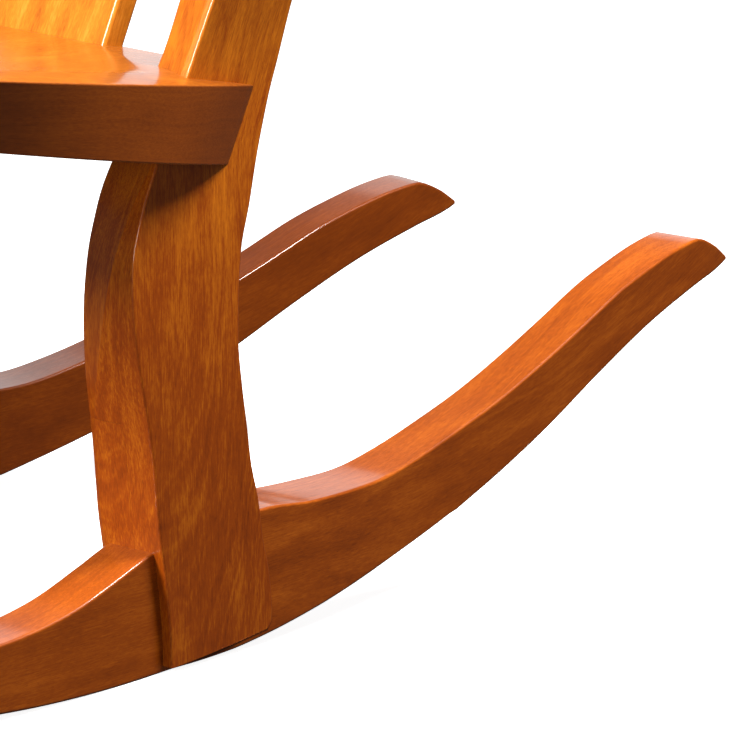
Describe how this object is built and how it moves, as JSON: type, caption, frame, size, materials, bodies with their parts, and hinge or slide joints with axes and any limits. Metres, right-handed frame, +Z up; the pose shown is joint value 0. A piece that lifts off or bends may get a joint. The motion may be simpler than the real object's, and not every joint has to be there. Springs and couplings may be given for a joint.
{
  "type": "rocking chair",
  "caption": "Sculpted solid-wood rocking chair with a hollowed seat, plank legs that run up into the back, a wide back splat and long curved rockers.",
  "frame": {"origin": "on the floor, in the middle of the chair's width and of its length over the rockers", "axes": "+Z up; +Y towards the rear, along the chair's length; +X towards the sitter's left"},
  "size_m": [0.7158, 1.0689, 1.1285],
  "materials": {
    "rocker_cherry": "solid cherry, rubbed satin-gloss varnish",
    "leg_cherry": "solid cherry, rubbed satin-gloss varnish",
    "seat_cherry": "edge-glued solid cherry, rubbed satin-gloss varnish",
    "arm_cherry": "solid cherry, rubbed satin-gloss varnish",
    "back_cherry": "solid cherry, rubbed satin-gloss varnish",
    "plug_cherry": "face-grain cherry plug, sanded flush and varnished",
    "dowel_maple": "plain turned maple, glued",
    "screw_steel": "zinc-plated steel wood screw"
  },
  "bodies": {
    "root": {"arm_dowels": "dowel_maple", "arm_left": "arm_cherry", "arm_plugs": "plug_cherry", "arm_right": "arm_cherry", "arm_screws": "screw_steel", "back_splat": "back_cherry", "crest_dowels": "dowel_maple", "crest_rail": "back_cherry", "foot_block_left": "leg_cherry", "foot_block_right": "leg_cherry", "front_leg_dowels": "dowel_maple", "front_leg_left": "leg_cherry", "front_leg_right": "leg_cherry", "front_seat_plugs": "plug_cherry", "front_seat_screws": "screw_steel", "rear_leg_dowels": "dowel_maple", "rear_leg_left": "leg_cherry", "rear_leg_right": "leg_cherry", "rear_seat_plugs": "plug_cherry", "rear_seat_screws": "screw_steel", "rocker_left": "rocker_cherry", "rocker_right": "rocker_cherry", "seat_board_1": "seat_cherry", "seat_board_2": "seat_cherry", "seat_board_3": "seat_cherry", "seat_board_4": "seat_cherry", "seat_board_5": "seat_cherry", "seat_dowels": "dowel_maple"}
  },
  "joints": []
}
---
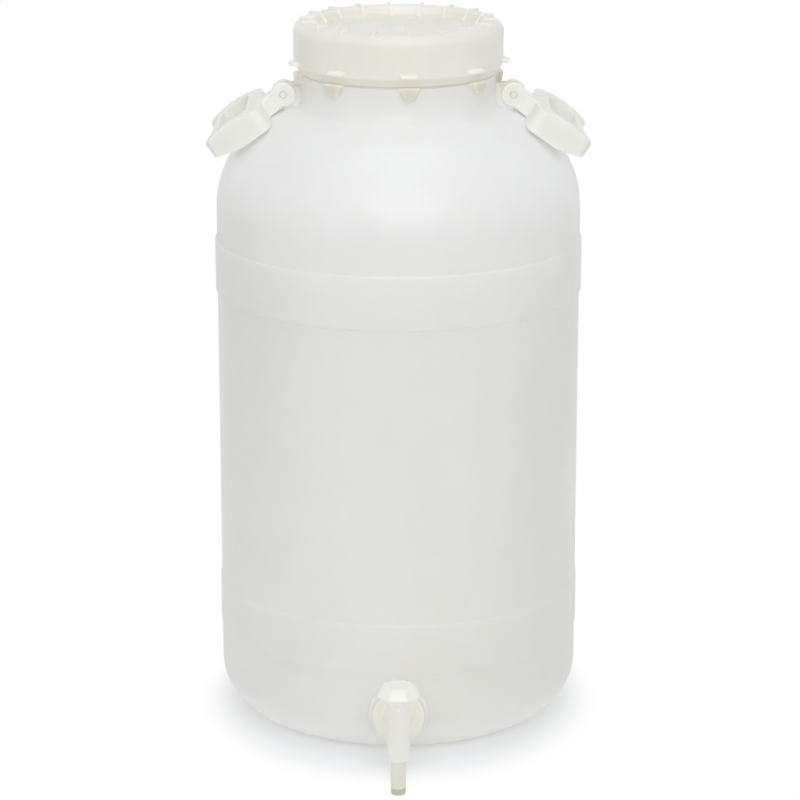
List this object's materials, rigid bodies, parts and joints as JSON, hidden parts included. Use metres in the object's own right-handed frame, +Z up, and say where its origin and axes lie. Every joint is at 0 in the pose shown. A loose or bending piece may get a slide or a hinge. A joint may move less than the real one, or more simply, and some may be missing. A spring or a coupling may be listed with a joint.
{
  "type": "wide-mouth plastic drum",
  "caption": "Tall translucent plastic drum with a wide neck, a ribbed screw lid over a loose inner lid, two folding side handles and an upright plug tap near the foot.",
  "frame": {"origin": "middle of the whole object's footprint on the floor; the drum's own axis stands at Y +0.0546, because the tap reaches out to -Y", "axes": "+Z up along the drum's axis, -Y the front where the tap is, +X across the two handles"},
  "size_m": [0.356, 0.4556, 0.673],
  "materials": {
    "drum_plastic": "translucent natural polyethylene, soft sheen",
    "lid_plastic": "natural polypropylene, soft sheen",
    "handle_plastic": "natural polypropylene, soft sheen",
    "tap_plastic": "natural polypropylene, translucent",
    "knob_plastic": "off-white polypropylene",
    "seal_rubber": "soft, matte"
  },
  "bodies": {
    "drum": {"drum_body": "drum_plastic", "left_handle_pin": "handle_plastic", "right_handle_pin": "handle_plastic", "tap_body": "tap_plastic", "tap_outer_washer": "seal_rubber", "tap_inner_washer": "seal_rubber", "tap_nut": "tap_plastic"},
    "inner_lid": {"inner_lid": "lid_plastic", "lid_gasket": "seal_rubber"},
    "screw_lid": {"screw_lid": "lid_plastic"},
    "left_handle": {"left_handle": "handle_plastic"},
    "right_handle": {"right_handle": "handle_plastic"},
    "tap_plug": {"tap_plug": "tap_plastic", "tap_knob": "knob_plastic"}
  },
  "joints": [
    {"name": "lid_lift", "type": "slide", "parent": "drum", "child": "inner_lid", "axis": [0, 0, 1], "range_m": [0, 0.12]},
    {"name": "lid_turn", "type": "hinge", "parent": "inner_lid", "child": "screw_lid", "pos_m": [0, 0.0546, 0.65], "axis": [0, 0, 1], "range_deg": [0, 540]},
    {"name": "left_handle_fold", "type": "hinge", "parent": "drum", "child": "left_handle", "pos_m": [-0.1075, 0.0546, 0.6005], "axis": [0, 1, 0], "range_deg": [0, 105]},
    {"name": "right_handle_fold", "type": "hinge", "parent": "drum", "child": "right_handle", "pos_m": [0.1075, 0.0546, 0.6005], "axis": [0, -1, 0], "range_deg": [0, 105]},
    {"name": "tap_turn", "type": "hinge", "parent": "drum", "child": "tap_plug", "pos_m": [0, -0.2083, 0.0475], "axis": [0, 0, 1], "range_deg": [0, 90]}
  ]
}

## TO BE DONE
Report the number of lines in the entries above that include the word "slide" and add nothing to it.

## RESULT OF THIS TASK
3